Would you copy out the whole listing exactly as given?

> [DATA SEGMENT]:
--------------------------------------------------

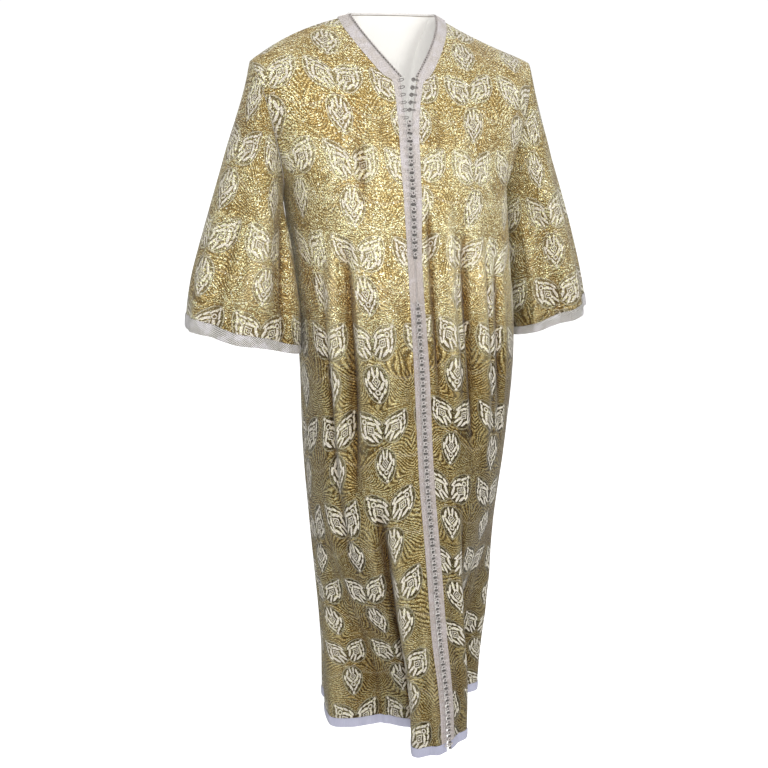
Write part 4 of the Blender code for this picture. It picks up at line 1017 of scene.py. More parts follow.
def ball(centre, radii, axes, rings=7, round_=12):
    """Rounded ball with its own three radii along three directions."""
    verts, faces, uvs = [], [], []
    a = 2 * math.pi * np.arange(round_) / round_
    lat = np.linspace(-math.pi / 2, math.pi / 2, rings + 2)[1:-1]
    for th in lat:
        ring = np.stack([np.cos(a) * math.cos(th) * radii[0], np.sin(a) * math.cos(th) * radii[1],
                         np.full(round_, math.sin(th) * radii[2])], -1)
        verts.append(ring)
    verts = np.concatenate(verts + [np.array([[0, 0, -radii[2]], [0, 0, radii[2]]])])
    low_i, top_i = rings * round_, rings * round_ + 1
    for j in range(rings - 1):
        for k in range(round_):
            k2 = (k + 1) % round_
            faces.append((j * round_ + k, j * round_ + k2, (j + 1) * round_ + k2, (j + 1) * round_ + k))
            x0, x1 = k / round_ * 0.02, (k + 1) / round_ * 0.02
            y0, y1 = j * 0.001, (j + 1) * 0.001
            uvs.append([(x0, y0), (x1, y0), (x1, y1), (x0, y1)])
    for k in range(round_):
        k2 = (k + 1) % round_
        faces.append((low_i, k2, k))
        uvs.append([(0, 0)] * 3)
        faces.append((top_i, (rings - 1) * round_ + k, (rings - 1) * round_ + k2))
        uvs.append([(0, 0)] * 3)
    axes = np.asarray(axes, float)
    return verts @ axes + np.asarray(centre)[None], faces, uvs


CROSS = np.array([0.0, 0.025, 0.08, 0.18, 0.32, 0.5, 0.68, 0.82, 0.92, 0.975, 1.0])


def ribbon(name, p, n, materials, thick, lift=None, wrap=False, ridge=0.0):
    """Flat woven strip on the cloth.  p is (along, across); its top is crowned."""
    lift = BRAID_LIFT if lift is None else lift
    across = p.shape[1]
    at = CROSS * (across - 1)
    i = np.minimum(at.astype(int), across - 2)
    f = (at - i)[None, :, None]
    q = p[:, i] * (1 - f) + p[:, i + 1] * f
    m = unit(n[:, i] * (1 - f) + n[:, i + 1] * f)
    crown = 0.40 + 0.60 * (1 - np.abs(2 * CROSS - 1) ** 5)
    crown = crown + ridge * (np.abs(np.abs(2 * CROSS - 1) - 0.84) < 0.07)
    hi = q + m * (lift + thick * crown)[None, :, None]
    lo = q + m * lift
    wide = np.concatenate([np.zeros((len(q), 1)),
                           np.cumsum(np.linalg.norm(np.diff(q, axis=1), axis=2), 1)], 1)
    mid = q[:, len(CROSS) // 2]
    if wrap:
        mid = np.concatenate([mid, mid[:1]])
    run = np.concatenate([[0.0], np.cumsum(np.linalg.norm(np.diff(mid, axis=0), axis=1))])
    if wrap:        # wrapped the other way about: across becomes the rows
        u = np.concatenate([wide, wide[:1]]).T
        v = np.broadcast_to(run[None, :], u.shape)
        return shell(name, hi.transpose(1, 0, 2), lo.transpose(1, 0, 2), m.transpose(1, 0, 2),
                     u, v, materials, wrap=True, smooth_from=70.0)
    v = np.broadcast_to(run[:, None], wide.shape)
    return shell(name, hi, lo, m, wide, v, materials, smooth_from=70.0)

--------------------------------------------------

> [TASK ANSWER]:
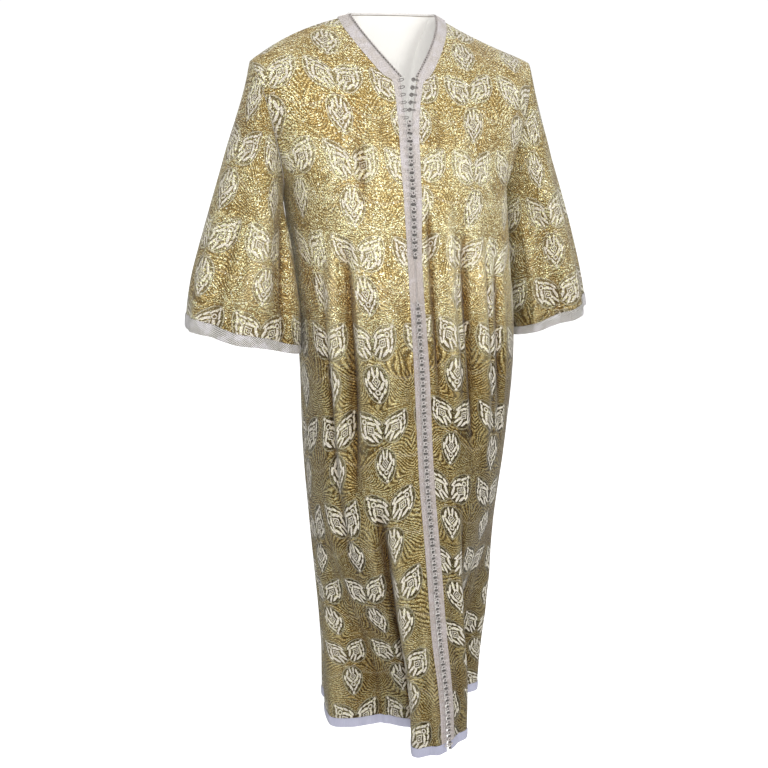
Write part 4 of the Blender code for this picture. It picks up at line 1017 of scene.py. More parts follow.
def ball(centre, radii, axes, rings=7, round_=12):
    """Rounded ball with its own three radii along three directions."""
    verts, faces, uvs = [], [], []
    a = 2 * math.pi * np.arange(round_) / round_
    lat = np.linspace(-math.pi / 2, math.pi / 2, rings + 2)[1:-1]
    for th in lat:
        ring = np.stack([np.cos(a) * math.cos(th) * radii[0], np.sin(a) * math.cos(th) * radii[1],
                         np.full(round_, math.sin(th) * radii[2])], -1)
        verts.append(ring)
    verts = np.concatenate(verts + [np.array([[0, 0, -radii[2]], [0, 0, radii[2]]])])
    low_i, top_i = rings * round_, rings * round_ + 1
    for j in range(rings - 1):
        for k in range(round_):
            k2 = (k + 1) % round_
            faces.append((j * round_ + k, j * round_ + k2, (j + 1) * round_ + k2, (j + 1) * round_ + k))
            x0, x1 = k / round_ * 0.02, (k + 1) / round_ * 0.02
            y0, y1 = j * 0.001, (j + 1) * 0.001
            uvs.append([(x0, y0), (x1, y0), (x1, y1), (x0, y1)])
    for k in range(round_):
        k2 = (k + 1) % round_
        faces.append((low_i, k2, k))
        uvs.append([(0, 0)] * 3)
        faces.append((top_i, (rings - 1) * round_ + k, (rings - 1) * round_ + k2))
        uvs.append([(0, 0)] * 3)
    axes = np.asarray(axes, float)
    return verts @ axes + np.asarray(centre)[None], faces, uvs


CROSS = np.array([0.0, 0.025, 0.08, 0.18, 0.32, 0.5, 0.68, 0.82, 0.92, 0.975, 1.0])


def ribbon(name, p, n, materials, thick, lift=None, wrap=False, ridge=0.0):
    """Flat woven strip on the cloth.  p is (along, across); its top is crowned."""
    lift = BRAID_LIFT if lift is None else lift
    across = p.shape[1]
    at = CROSS * (across - 1)
    i = np.minimum(at.astype(int), across - 2)
    f = (at - i)[None, :, None]
    q = p[:, i] * (1 - f) + p[:, i + 1] * f
    m = unit(n[:, i] * (1 - f) + n[:, i + 1] * f)
    crown = 0.40 + 0.60 * (1 - np.abs(2 * CROSS - 1) ** 5)
    crown = crown + ridge * (np.abs(np.abs(2 * CROSS - 1) - 0.84) < 0.07)
    hi = q + m * (lift + thick * crown)[None, :, None]
    lo = q + m * lift
    wide = np.concatenate([np.zeros((len(q), 1)),
                           np.cumsum(np.linalg.norm(np.diff(q, axis=1), axis=2), 1)], 1)
    mid = q[:, len(CROSS) // 2]
    if wrap:
        mid = np.concatenate([mid, mid[:1]])
    run = np.concatenate([[0.0], np.cumsum(np.linalg.norm(np.diff(mid, axis=0), axis=1))])
    if wrap:        # wrapped the other way about: across becomes the rows
        u = np.concatenate([wide, wide[:1]]).T
        v = np.broadcast_to(run[None, :], u.shape)
        return shell(name, hi.transpose(1, 0, 2), lo.transpose(1, 0, 2), m.transpose(1, 0, 2),
                     u, v, materials, wrap=True, smooth_from=70.0)
    v = np.broadcast_to(run[:, None], wide.shape)
    return shell(name, hi, lo, m, wide, v, materials, smooth_from=70.0)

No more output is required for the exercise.